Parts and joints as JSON
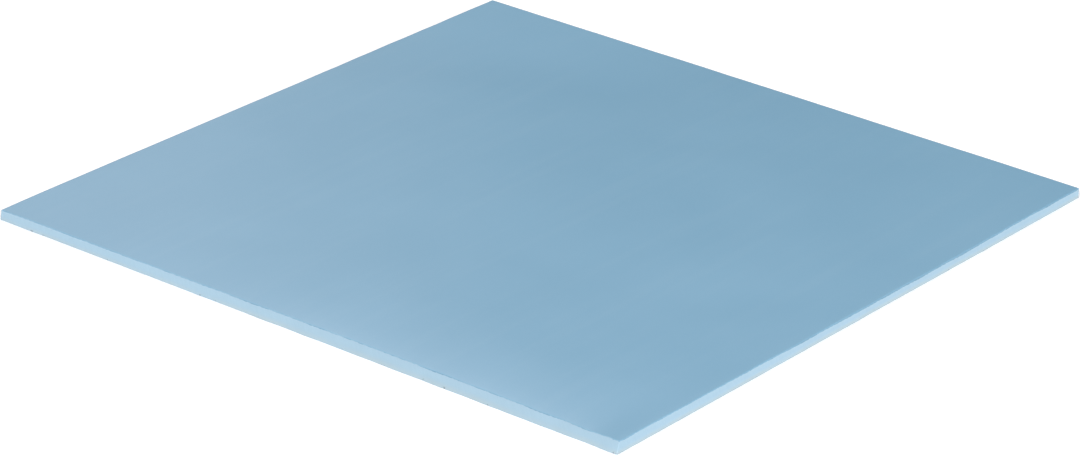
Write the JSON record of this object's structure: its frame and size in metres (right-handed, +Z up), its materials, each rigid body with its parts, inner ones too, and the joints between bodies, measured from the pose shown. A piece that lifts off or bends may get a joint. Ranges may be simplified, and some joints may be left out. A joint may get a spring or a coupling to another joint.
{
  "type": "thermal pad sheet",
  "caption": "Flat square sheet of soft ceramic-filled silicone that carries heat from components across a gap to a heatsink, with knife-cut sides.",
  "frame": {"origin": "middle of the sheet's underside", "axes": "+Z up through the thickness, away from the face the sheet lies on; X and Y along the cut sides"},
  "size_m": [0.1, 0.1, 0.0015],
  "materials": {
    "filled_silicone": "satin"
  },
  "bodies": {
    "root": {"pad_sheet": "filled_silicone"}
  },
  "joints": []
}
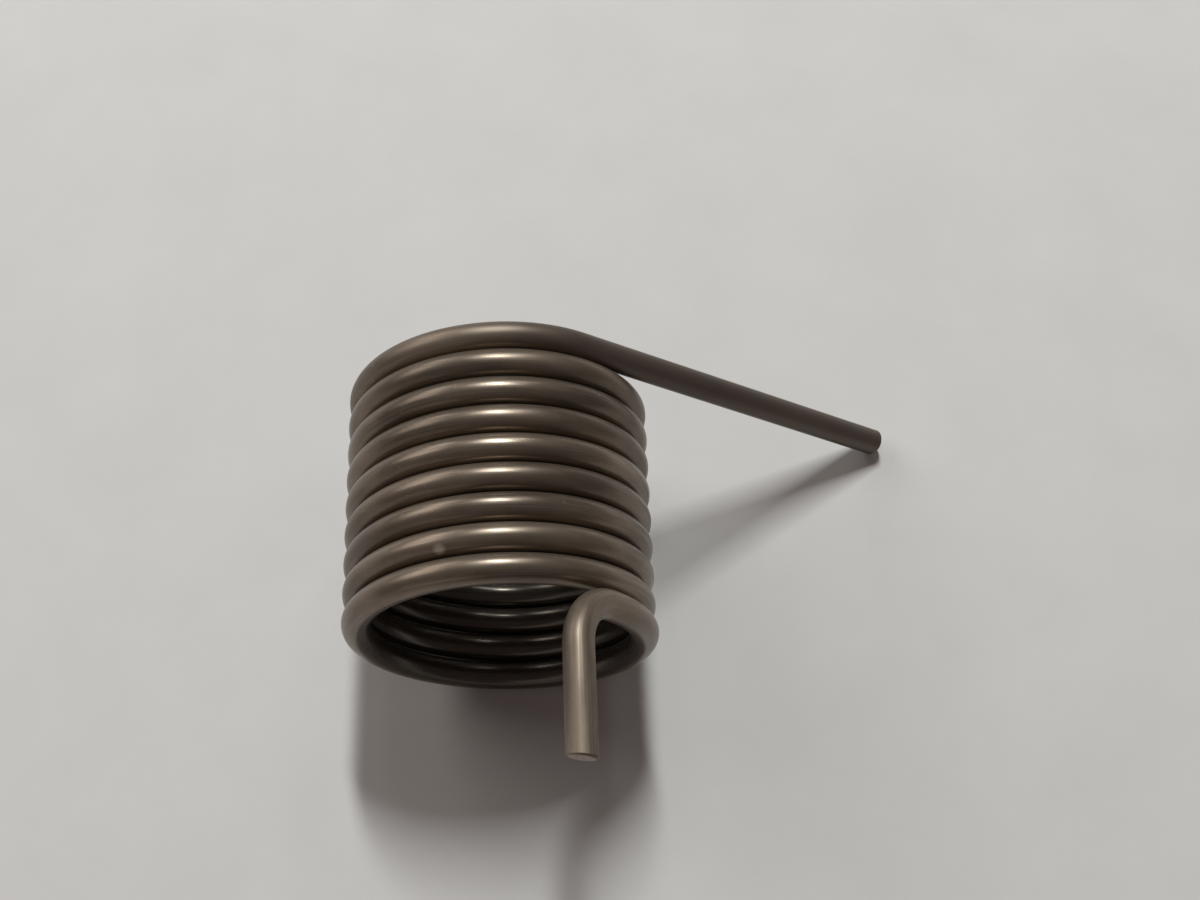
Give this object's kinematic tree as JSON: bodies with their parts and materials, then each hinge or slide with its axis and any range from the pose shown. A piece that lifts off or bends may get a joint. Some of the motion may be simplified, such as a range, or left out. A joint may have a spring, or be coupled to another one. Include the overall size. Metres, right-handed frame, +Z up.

■ REQUIREMENTS: Copy every line of the records word for word.

■ WRITTEN RESPONSE:
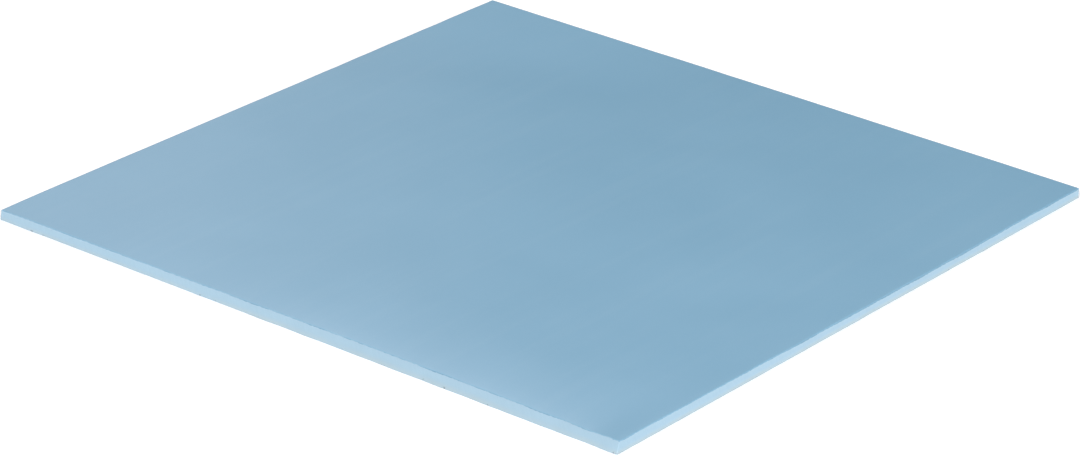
Write the JSON record of this object's structure: its frame and size in metres (right-handed, +Z up), its materials, each rigid body with its parts, inner ones too, and the joints between bodies, measured from the pose shown. A piece that lifts off or bends may get a joint. Ranges may be simplified, and some joints may be left out. A joint may get a spring or a coupling to another joint.
{
  "type": "thermal pad sheet",
  "caption": "Flat square sheet of soft ceramic-filled silicone that carries heat from components across a gap to a heatsink, with knife-cut sides.",
  "frame": {"origin": "middle of the sheet's underside", "axes": "+Z up through the thickness, away from the face the sheet lies on; X and Y along the cut sides"},
  "size_m": [0.1, 0.1, 0.0015],
  "materials": {
    "filled_silicone": "satin"
  },
  "bodies": {
    "root": {"pad_sheet": "filled_silicone"}
  },
  "joints": []
}
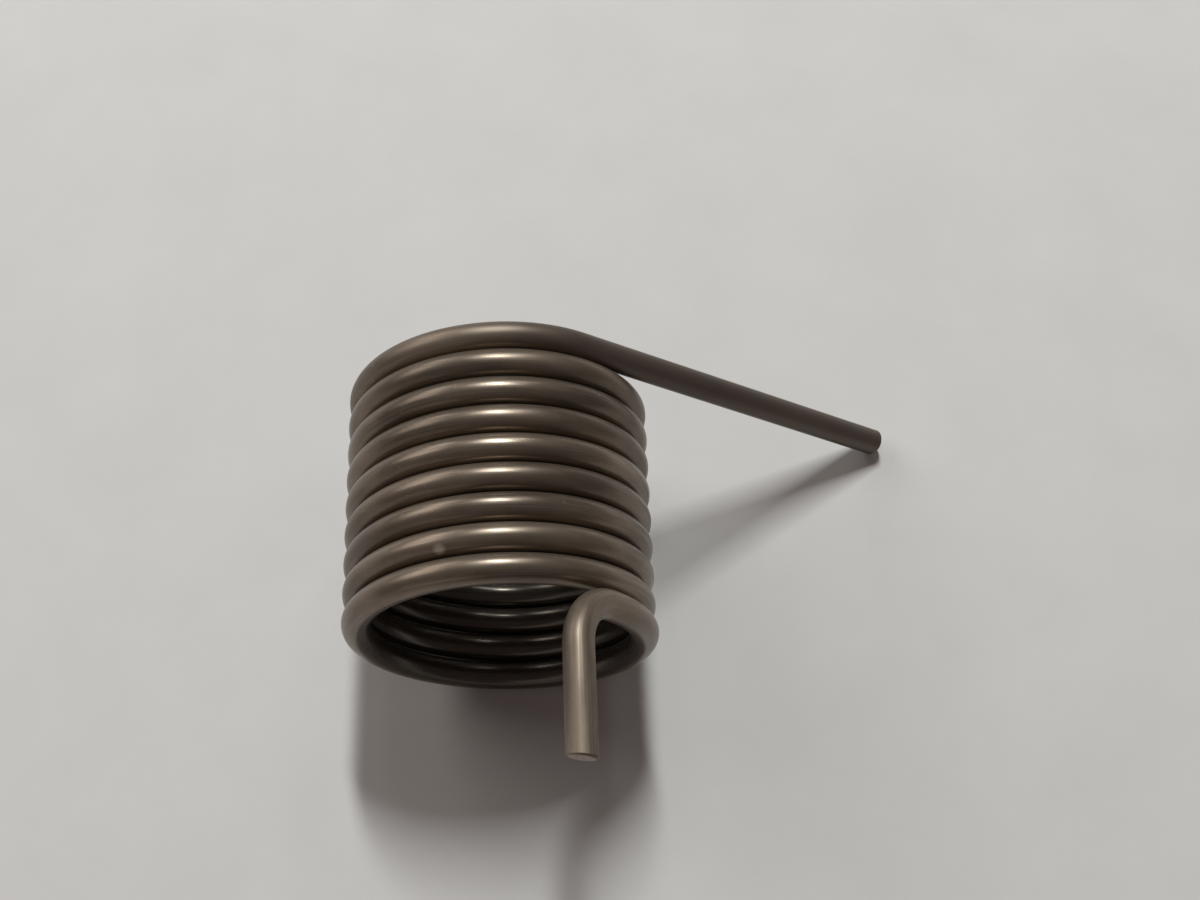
Give this object's kinematic tree as JSON: bodies with their parts and materials, then each hinge or slide with its axis and any range from the pose shown. A piece that lifts off or bends may get a joint. Some of the motion may be simplified, such as a range, or left out. A joint may have a spring, or be coupled to another one. Include the overall size. Metres, right-handed frame, +Z up.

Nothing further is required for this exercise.